Well the answer to that is unrelated but intertwined. Firstly, I'm not having one because I, amongst what I would imagine to be a decent portion of the population, cannot picture a fate worse than having an entire gathering of people dedicated to me.
I had a fairly large gathering over dinner for my 20th last year and almost had a brain aneurism, an entire party would do me in.
And secondly, because I'm not sure what I would be celebrating. Turning 21? I didn't actually do anything, it just happened.
Who was it that decided the 21st birthday was significant anyhow? I would have called myself an adult for the past two years at least, having been fully self-reliant and having moved countries in that time. So it's not a coming of age.
I've had a quick look and I've already got all of my legal rights - I can drink, smoke, get a big tattoo across my forehead or be the director of a company in New Zealand (those two are mutually exclusive). Actually, I can't adopt a child, which I'm not able to do until I'm 25 - so I'm not gaining anything there either.
Twenty-one years old might have been the legal drinking age way back in 1969, when people thought the idea of putting a man on the moon was crazy, but whoever decided that the best way to celebrate your new-found right to consume alcohol was to do so to an absolute excess was the one with the crazy idea.
If we've collectively decided as a society that spending your birthday "coma'd out" is the way to prove you have come of age, then that's even worse. "Go on, harden up mate." No thanks, I'm all right.
Kiwis love to celebrate. So much so, that a lot of occasions we celebrate are a little more than a dressed-up excuse for a party - which is fine, nothing wrong with a reason to catch up with those you love.
Unfortunately, 21st parties, like many of those other occasions, have been afflicted by the small portion of society (or marketing agencies) who are desperate to crowbar alcohol into every facet of life, using whatever excuse possible - in this case, odd traditions and rules.
Forget about the fears of normalising a binge-drinking culture in NZ - apparently, my desire to not drink two and a half litres of beer as fast as I can on my birthday is already abnormal in our society.
The desire to fit in, to be a part of something, is human nature. At the stage of life I'm in right now, you're reaching the tail-end of the teenage years in which it is absolutely palpable.
Maybe that's the underlying significance of a 21st party, the true "coming of age" - hopefully for many, it will be the last time they fall to the immense social pressure around them to fit in. In this case, to host a party, and the greater pressure to drink excessively at it. To be cool. To metaphorically measure up about who has the most expensive venue, the most friends to invite, the flashiest gifts, the biggest party.
Of course, not everyone does this. Of course, you can have a party without drinking to excess. Of course, I like a drink sometimes. No, I'm not transcribing 1000 words at you from the back of my high horse, nor from the driver's seat of my fun-police squad car.
But the bottom line is that your 21st birthday has no more significance than what you give it.
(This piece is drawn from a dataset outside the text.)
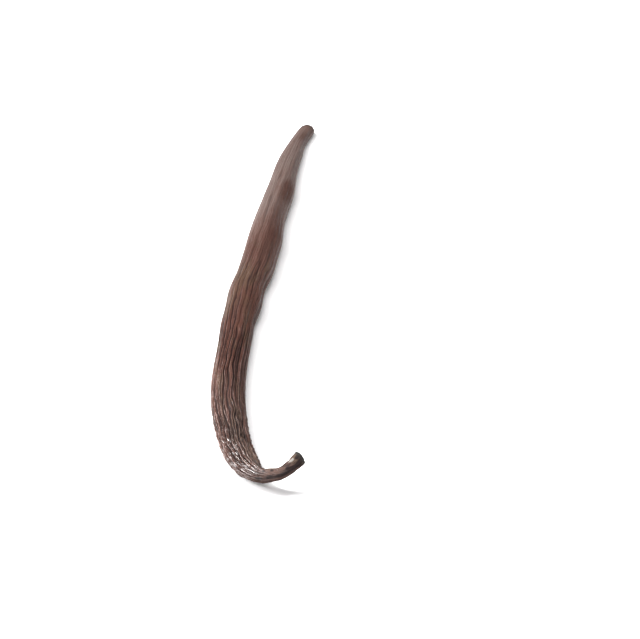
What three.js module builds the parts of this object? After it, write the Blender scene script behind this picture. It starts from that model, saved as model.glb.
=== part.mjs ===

It's about as significant as the birthday that comes before it, or after it, and those that will come until they stop coming. If you deem that birthday to be one that is important to you, because you feel it marks a point of change in yourself or your life, then that is worthwhile celebrating.
But my two cents is that you shouldn't have a celebration if you don't know what you're celebrating - and "turning 21" isn't a reason. Nor is "because my friends are", nor "because my family said I should", nor because "I want a reason to get drunk", nor "because I want a photo with shiny balloons in the shape of numbers two and one to post on Instagram".
Celebrate because you've achieved something, because you've made yourself a better person, because you've earned it. Make your own reason to celebrate. And drink as much as you want to, but don't do it because you feel pressured to, and don't ask me to.